Saturday, 31 December 2011

New Year and Doordarshan

Idler – ‘Don’t you think we should do something different this New Year’s Eve, sweetie?’

Mrs. Idler – ‘Please....for God’s sake. Today is December 31 and I don’t want to hear anything weird or funny.’

Idler – ‘We have been attending similar New Year parties year after year. Resort, club, pub or hotel – they all seem the same to me. Aren’t you bored? I want something unique this year.’

Mrs. Idler –‘Drink and start clowning around. That will be unique.’

Idler – ‘I am serious.’

Mrs. Idler –‘What’s your problem?’

Idler – ‘We go to a party, have drinks, get lost in the crowd, return home and sleep. Every year it is the same. I find it monotonous. I am bored’

Mrs. Idler – ‘What do you suggest? I am warning you – nothing out of the world or silly.’

Idler – ‘I want to celebrate in some quiet and cosy place, away from the crowd.’

Mrs. Idler – ‘Where will you find such a place?’

Idler – ‘Many of my friends will celebrate in their home. They are fed up with resorts and clubs. I feel times are changing.’

Mrs. Idler – ‘You think we should miss New Year’s party?’

Idler – ‘We can celebrate at home. We can light a bonfire. The house will become cosy.’

Mrs. Idler – ‘Stay back, drink, eat and sleep. That’s your idea of unique celebration?’

Idler – ‘Well.....we can..... watch TV. Doordarshan; to be precise.’

Mrs Idler – ‘Doordarshan? I had warned you.........’

Idler – ‘We eagerly waited for the New Year programmes of Doordarshan in the eighties. I recently saw the promo of this year’s programme. It featured Usha Uthup, Amit Kumar and some other singers I could not identify....’

Mrs. Idler – ‘Will you stop being nostalgic?’

Idler – ‘I grew up with Doordarshan. Aren’t you nostalgic about it?’

Mrs. Idler – ‘I am not as old as you are. I did not grow up in the eighties.’

Idler – ‘Why don’t you ask your father if he too is nostalgic about Doordarshan?

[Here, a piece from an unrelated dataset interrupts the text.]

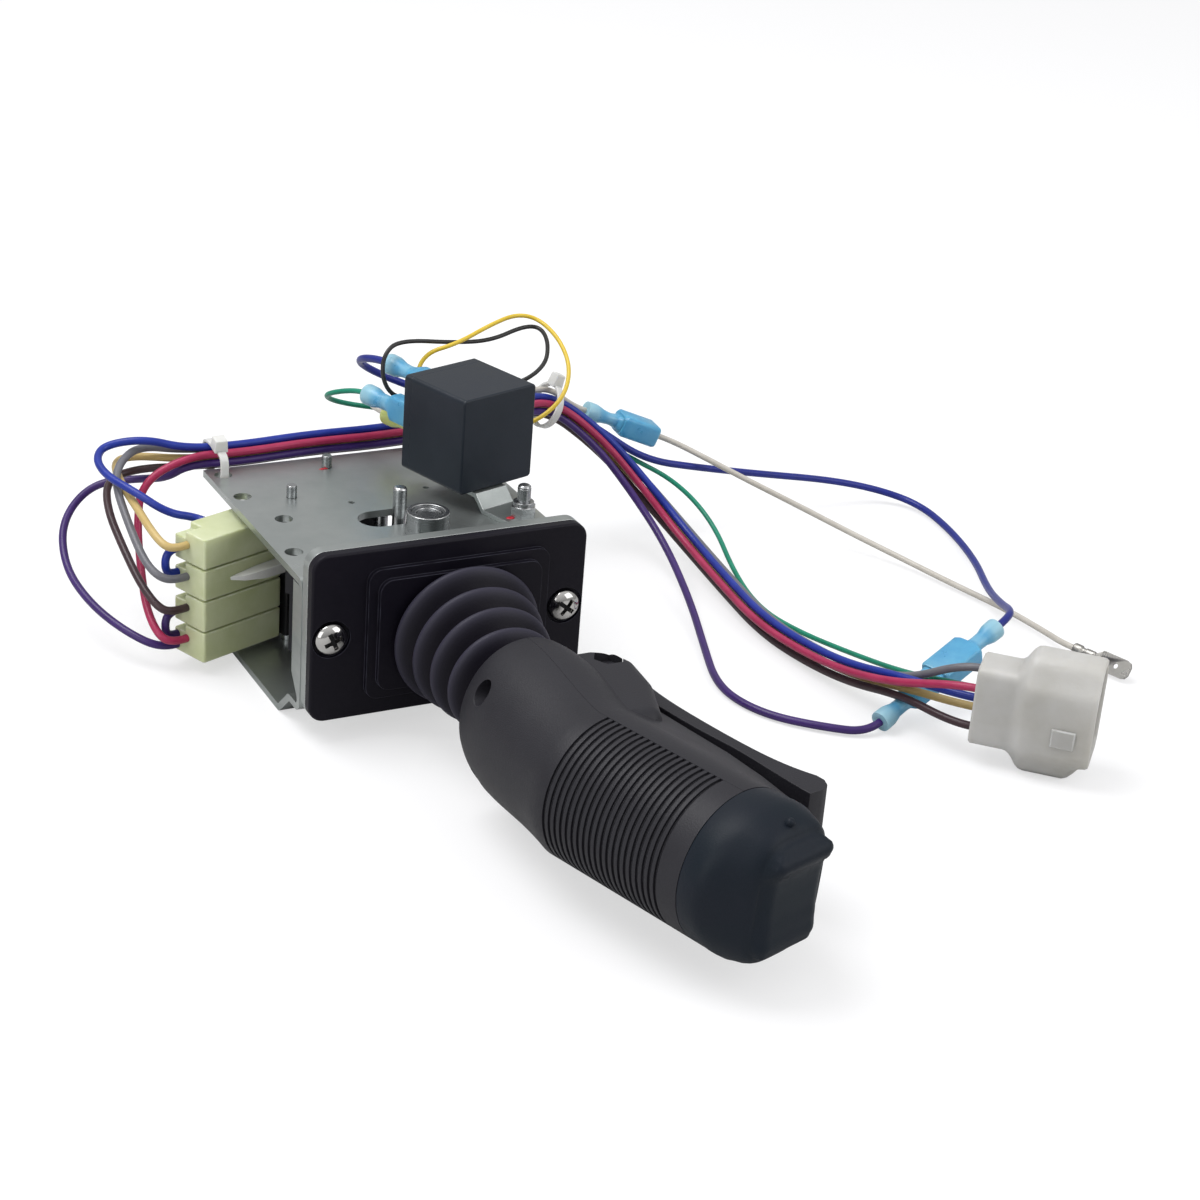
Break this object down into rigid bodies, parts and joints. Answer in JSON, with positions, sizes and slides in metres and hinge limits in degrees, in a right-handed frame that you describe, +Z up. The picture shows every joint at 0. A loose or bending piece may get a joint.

Mrs Idler – ‘Stop grumbling.’

Idler – ‘I was surprised to know Doordarshan still shows special programmes on New Year’s Eve. I want to see what type of programmes they show these days.’

Mrs. Idler – ‘Why are you talking about Doordarshan?’

Idler – ‘No particular reason, I was.....’

Mrs. Idler – ‘So you want to stay back and watch Doordarshan?’

Idler – ‘The special programmes in those would be a complete package of music, song and dance. And yes, humour would be the highlight. Do you remember the poker-faced humorist Sharma and his chaar laina?

Mrs. Idler – ‘I have never heard about him.’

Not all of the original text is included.